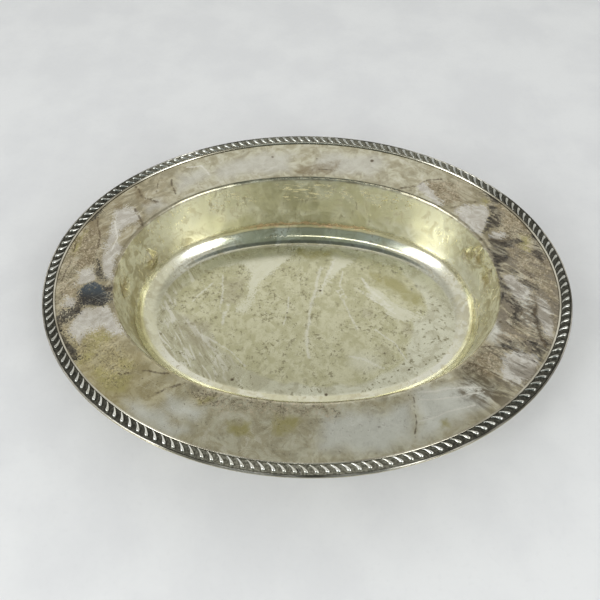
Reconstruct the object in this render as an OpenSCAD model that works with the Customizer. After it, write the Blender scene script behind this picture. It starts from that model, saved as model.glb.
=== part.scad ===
// Oval open serving dish in silver plate, with a soldered gadroon border.
// Frame: +X along the length, +Y across the width, +Z up. The flat of the
// floor stands on Z = 0, and the origin is the middle of that flat.

/* [Dish] */
// Length over the rim
outer_length = 305; // [250:1:380]
// Width over the rim
outer_width = 240.6; // [205:0.2:300]
// Thickness of the pressed sheet
sheet = 1; // [0.7:0.1:1.6]
// Depth from the mouth of the well to the floor
well_depth = 41.3; // [30:0.1:55]
// Width from the edge of the rim to the mouth of the well
rim_width = 38; // [30:0.5:44]
// How far the flange falls from its border to the mouth
flange_fall = 0.3; // [0:0.1:2]
// How much fuller than an ellipse the mouth is between its axes, in percent
mouth_fullness = 1.4; // [0:0.1:3]
// How much fuller than an ellipse the floor is between its axes, in percent
floor_fullness = 3.5; // [0:0.1:6]

/* [Well] */
// Radius of the bend from the flange into the wall
bend_radius = 2.5; // [2:0.1:5]
// Steepness of the wall above the horizontal at the sides, in degrees
side_slope = 70; // [62:1:82]
// Steepness of the wall above the horizontal at the ends, in degrees
end_slope = 80; // [62:1:84]
// Radius of the sweep from the wall into the floor
sweep_radius = 14; // [8:0.5:18]

/* [Border] */
// Lobes on the left half of the border
left_lobes = 83; // [60:1:90]
// Lobes on the right half of the border
right_lobes = 82; // [60:1:90]
// Height of the lobes' crests above the flange
lobe_height = 1.8; // [1.2:0.1:3]
// How far a lobe's inner end runs ahead of its outer end, in lobes
lobe_lean = 0.8; // [0:0.05:1.2]
// Width of the band of lobes
lobe_band = 4.8; // [3:0.1:7]
// Width of the plain wire outside the lobes
edge_wire_width = 1; // [0.6:0.1:2]
// Height of the plain wire outside the lobes
edge_wire_height = 0.8; // [0.4:0.1:1.2]
// Width of the plain bead inside the lobes
bead_width = 1.3; // [0.8:0.1:2]
// Height of the plain bead inside the lobes
bead_height = 0.9; // [0.5:0.1:1.2]
// Thickness of the solder between strips and in the two joins
solder_gap = 0.1; // [0.05:0.05:0.3]

/* [Hidden] */

// Stations round the dish, and the finer steps that measure its perimeter
stations = 120;
perimeter_steps = 720;
// Points across one lobe, from one valley to the next
lobe_points = 4;
// Share of the full height at each of those points
lobe_shape = [0.35, 0.88, 1, 0.88];
// Places across the band of lobes, 0 outside and 1 inside, with the crest's height there
band_place = [0, 0.22, 0.55, 1];
band_crest = [0.5, 1, 0.86, 0.5];
// Facets in the bend and in the sweep
bend_facets = 3;
sweep_facets = 4;

half_length = outer_length / 2;
half_width = outer_width / 2;
mouth_z = sheet + well_depth;
rim_z = mouth_z + flange_fall;
lobe_start = edge_wire_width + 2 * solder_gap;
bead_start = lobe_start + lobe_band + solder_gap;
border_width = bead_start + bead_width + solder_gap;

// Point on the rim at an angle of its ellipse, and the outward normal there
function rim_point(t) = [half_length * cos(t), half_width * sin(t)];
function rim_normal(t) =
    let (n = [half_width * cos(t), half_length * sin(t)])
    n / norm(n);

// Point a given distance inside the rim, measured square to it
function inside_rim(t, inset) = rim_point(t) - inset * rim_normal(t);

// Growth of a loop at this angle and inset, from none at the border to the full floor
function swell_at(t, inset) =
    let (fullness = [
        [border_width, 0],
        [rim_width, mouth_fullness],
        [floor_inset(side_slope), floor_fullness]
    ])
    1 + lookup(inset, fullness) / 100 * (1 - cos(4 * t)) / 2;

// Loop of points round the dish from its section at the ends, e, and at the sides, s, each [inset, height]
function ring(e, s) =
    [
        for (i = [0:stations - 1])
            let (t = 360 * i / stations)
            let (swell = swell_at(t, s[0]))
            [
                (half_length - e[0]) * cos(t) * swell,
                (half_width - s[0]) * sin(t) * swell,
                s[1] + (e[1] - s[1]) * pow(cos(t), 2)
            ]
    ];

// Distance along the rim against the ellipse's angle, added up in short steps
perimeter_table = [
    for (
        i = 0, run = 0;
        i <= perimeter_steps;
        run = run + norm(rim_point(360 * (i + 1) / perimeter_steps) - rim_point(360 * i / perimeter_steps)),
        i = i + 1
    )
        [run, 360 * i / perimeter_steps]
];
perimeter = perimeter_table[perimeter_steps][0];
function angle_at(run) =
    let (turns = floor(run / perimeter))
    lookup(run - turns * perimeter, perimeter_table) + 360 * turns;

// Quads between neighbouring rings, each ring a closed loop of count points
function loop_quads(rings, count) =
    [
        for (r = [0:rings - 2])
            for (i = [0:count - 1])
                let (j = (i + 1) % count)
                [r * count + i, r * count + j, (r + 1) * count + j, (r + 1) * count + i]
    ];

// Distance from the edge of the rim to the flat of the floor, where the wall has this slope
function floor_inset(slope) =
    let (wall_drop = well_depth - (bend_radius + sweep_radius) * (1 - cos(slope)))
    rim_width + (bend_radius + sweep_radius) * sin(slope) + wall_drop / tan(slope);

// Upper face of the sheet from the rim to the floor, as [inset, height]
function upper_profile(slope) = concat(
    [[0, rim_z], [border_width, rim_z]],
    [
        for (i = [0:bend_facets])
            let (a = slope * i / bend_facets)
            [rim_width + bend_radius * sin(a), mouth_z - bend_radius * (1 - cos(a))]
    ],
    [
        for (i = [0:sweep_facets])
            let (a = slope * (1 - i / sweep_facets))
            [floor_inset(slope) - sweep_radius * sin(a), sheet + sweep_radius * (1 - cos(a))]
    ]
);

// Lower face of the sheet from the floor back to the rim, one thickness away
function lower_profile(slope) = concat(
    [
        for (i = [sweep_facets:-1:0])
            let (a = slope * (1 - i / sweep_facets))
            [
                floor_inset(slope) - (sweep_radius + sheet) * sin(a),
                sheet + sweep_radius - (sweep_radius + sheet) * cos(a)
            ]
    ],
    [
        for (i = [bend_facets:-1:0])
            let (a = slope * i / bend_facets)
            [
                rim_width + (bend_radius - sheet) * sin(a),
                mouth_z - bend_radius + (bend_radius - sheet) * cos(a)
            ]
    ],
    [[border_width, rim_z - sheet], [0, rim_z - sheet]]
);

// A strip bent round the rim: its closed section is a list of [inset, height]
module bent_strip(section) {
    rings = len(section);
    points = [
        for (s = section)
            for (i = [0:stations - 1])
                let (p = inside_rim(360 * i / stations, s[0]))
                [p.x, p.y, s[1]]
    ];
    closing = [
        for (i = [0:stations - 1])
            let (j = (i + 1) % stations)
            [(rings - 1) * stations + i, (rings - 1) * stations + j, j, i]
    ];
    polyhedron(points, concat(loop_quads(rings, stations), closing), convexity = 4);
}

// Section of a plain wire with a flat underside
function wire_section(inset, width, height) =
    [
        [inset, rim_z],
        [inset, rim_z + 0.5 * height],
        [inset + 0.3 * width, rim_z + height],
        [inset + 0.7 * width, rim_z + height],
        [inset + width, rim_z + 0.5 * height],
        [inset + width, rim_z]
    ];

// A run of lobes: one section across the band at every lobe point along it
module lobe_run(run_start, run_end, lobes, heights) {
    columns = lobes * lobe_points;
    pitch = perimeter / (left_lobes + right_lobes);
    across = len(band_place);
    section_points = across + 2;
    points = [
        for (k = [0:columns])
            let (run = run_start + (run_end - run_start) * k / columns)
            let (outer = inside_rim(angle_at(run), lobe_start))
            let (inner = inside_rim(angle_at(run - lobe_lean * pitch), lobe_start + lobe_band))
            let (share = heights[k % len(heights)])
            for (c = [-1:across])
                let (place = band_place[max(0, min(across - 1, c))])
                let (p = outer + place * (inner - outer))
                let (rise = (c < 0 || c == across) ? 0 : lobe_height * share * band_crest[c])
                [p.x, p.y, rim_z + rise]
    ];
    skin = [
        for (k = [0:columns - 1])
            for (c = [0:section_points - 1])
                let (d = (c + 1) % section_points)
                let (base = k * section_points)
                let (next = base + section_points)
                [base + c, base + d, next + d, next + c]
    ];
    first_end = [for (c = [section_points - 1:-1:0]) c];
    last_end = [for (c = [0:section_points - 1]) columns * section_points + c];
    polyhedron(points, concat(skin, [first_end, last_end]), convexity = 10);
}

// Where the two joins cross the rim, measured anticlockwise from +X
back_join = perimeter / 4;
front_join = 3 * perimeter / 4;

module dish_body() {
    end_profile = concat(upper_profile(end_slope), lower_profile(end_slope));
    side_profile = concat(upper_profile(side_slope), lower_profile(side_slope));
    upper = len(upper_profile(side_slope));
    count = len(side_profile);
    points = [for (k = [0:count - 1]) each ring(end_profile[k], side_profile[k])];
    quads = loop_quads(count, stations);
    floor_gap = [for (q = [0:len(quads) - 1]) if (floor(q / stations) != upper - 1) quads[q]];
    rim_edge = [
        for (i = [0:stations - 1])
            let (j = (i + 1) % stations)
            [(count - 1) * stations + i, (count - 1) * stations + j, j, i]
    ];
    floor_top = [for (i = [0:stations - 1]) (upper - 1) * stations + i];
    floor_underside = [for (i = [stations - 1:-1:0]) upper * stations + i];
    color([0.76, 0.74, 0.63])
        polyhedron(points, concat(floor_gap, rim_edge, [floor_top, floor_underside]), convexity = 6);
}

module gadroon_border_left() {
    color([0.70, 0.70, 0.68])
        lobe_run(back_join + solder_gap, front_join - solder_gap, left_lobes, lobe_shape);
}

module gadroon_border_right() {
    color([0.66, 0.66, 0.64])
        lobe_run(front_join + solder_gap - perimeter, back_join - solder_gap, right_lobes, lobe_shape);
}

module join_solder(run) {
    color([0.52, 0.52, 0.50])
        lobe_run(run - solder_gap, run + solder_gap, 1 / lobe_points, [lobe_shape[0]]);
}

module join_solder_front() {
    join_solder(front_join);
}

module join_solder_back() {
    join_solder(back_join);
}

module bead_wire() {
    color([0.80, 0.80, 0.76])
        bent_strip(wire_section(bead_start, bead_width, bead_height));
}

module edge_wire() {
    color([0.82, 0.82, 0.78])
        bent_strip(wire_section(solder_gap, edge_wire_width, edge_wire_height));
}

dish_body();
gadroon_border_left();
gadroon_border_right();
join_solder_front();
join_solder_back();
bead_wire();
edge_wire();
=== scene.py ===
import math

import bpy
import numpy as np
from mathutils import Matrix, Vector


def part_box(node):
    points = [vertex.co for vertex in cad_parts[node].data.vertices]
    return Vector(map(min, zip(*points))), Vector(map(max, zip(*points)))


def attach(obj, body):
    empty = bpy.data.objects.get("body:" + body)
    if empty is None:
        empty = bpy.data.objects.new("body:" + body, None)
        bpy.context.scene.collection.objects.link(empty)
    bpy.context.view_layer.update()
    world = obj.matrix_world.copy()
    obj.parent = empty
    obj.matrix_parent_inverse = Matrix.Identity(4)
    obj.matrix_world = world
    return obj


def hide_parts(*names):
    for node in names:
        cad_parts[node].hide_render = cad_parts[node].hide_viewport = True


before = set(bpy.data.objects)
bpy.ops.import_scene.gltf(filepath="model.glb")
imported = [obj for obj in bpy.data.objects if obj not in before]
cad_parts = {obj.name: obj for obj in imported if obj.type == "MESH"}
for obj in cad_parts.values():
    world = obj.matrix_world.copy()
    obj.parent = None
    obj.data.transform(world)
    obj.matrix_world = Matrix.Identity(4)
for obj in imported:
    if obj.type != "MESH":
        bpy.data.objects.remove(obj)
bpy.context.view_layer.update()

MM = 0.001

# ---------------- sizes, from the frame
BODY_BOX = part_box("dish_body")
BORDER_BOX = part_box("gadroon_border_right")
BEAD_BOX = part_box("bead_wire")
EDGE_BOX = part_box("edge_wire")

HALF_LENGTH = BODY_BOX[1].x
HALF_WIDTH = BODY_BOX[1].y
RIM_Z = BODY_BOX[1].z
CREST_Z = BORDER_BOX[1].z
LOBE_START = HALF_LENGTH - BORDER_BOX[1].x
BEAD_START = HALF_LENGTH - BEAD_BOX[1].x
EDGE_START = HALF_LENGTH - EDGE_BOX[1].x
BEAD_HEIGHT = BEAD_BOX[1].z - RIM_Z
EDGE_HEIGHT = EDGE_BOX[1].z - RIM_Z

# The dish's own proportions, which the boxes don't give
SHEET = 1.0 * MM
RIM_WIDTH = 38.0 * MM
FLANGE_FALL = 0.3 * MM
BEND_RADIUS = 2.5 * MM
SIDE_SLOPE = math.radians(70)
END_SLOPE = math.radians(80)
SWEEP_RADIUS = 14.0 * MM
MOUTH_FULLNESS = 0.014
FLOOR_FULLNESS = 0.035
SOLDER_GAP = 0.1 * MM
EDGE_WIDTH = LOBE_START - EDGE_START - SOLDER_GAP
LOBE_BAND = BEAD_START - LOBE_START - SOLDER_GAP
BEAD_WIDTH = 1.3 * MM
BORDER_WIDTH = BEAD_START + BEAD_WIDTH + SOLDER_GAP
MOUTH_Z = RIM_Z - FLANGE_FALL
# Height in millimetres at which the side wall meets the bend at its foot.
WALL_FOOT = (SHEET + SWEEP_RADIUS * (1 - math.cos(SIDE_SLOPE))) / MM
LOBES = {"left": 83, "right": 82}
LOBE_LEAN = 0.7
LOBE_COLUMNS = 26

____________

**Requirement**
Print exactly the run of lines that starts at the line with "dish_body();" and ends at the line with "obj.parent = empty". Leave out every other line.

**Response to this task**
dish_body();
gadroon_border_left();
gadroon_border_right();
join_solder_front();
join_solder_back();
bead_wire();
edge_wire();
=== scene.py ===
import math

import bpy
import numpy as np
from mathutils import Matrix, Vector


def part_box(node):
    points = [vertex.co for vertex in cad_parts[node].data.vertices]
    return Vector(map(min, zip(*points))), Vector(map(max, zip(*points)))


def attach(obj, body):
    empty = bpy.data.objects.get("body:" + body)
    if empty is None:
        empty = bpy.data.objects.new("body:" + body, None)
        bpy.context.scene.collection.objects.link(empty)
    bpy.context.view_layer.update()
    world = obj.matrix_world.copy()
    obj.parent = empty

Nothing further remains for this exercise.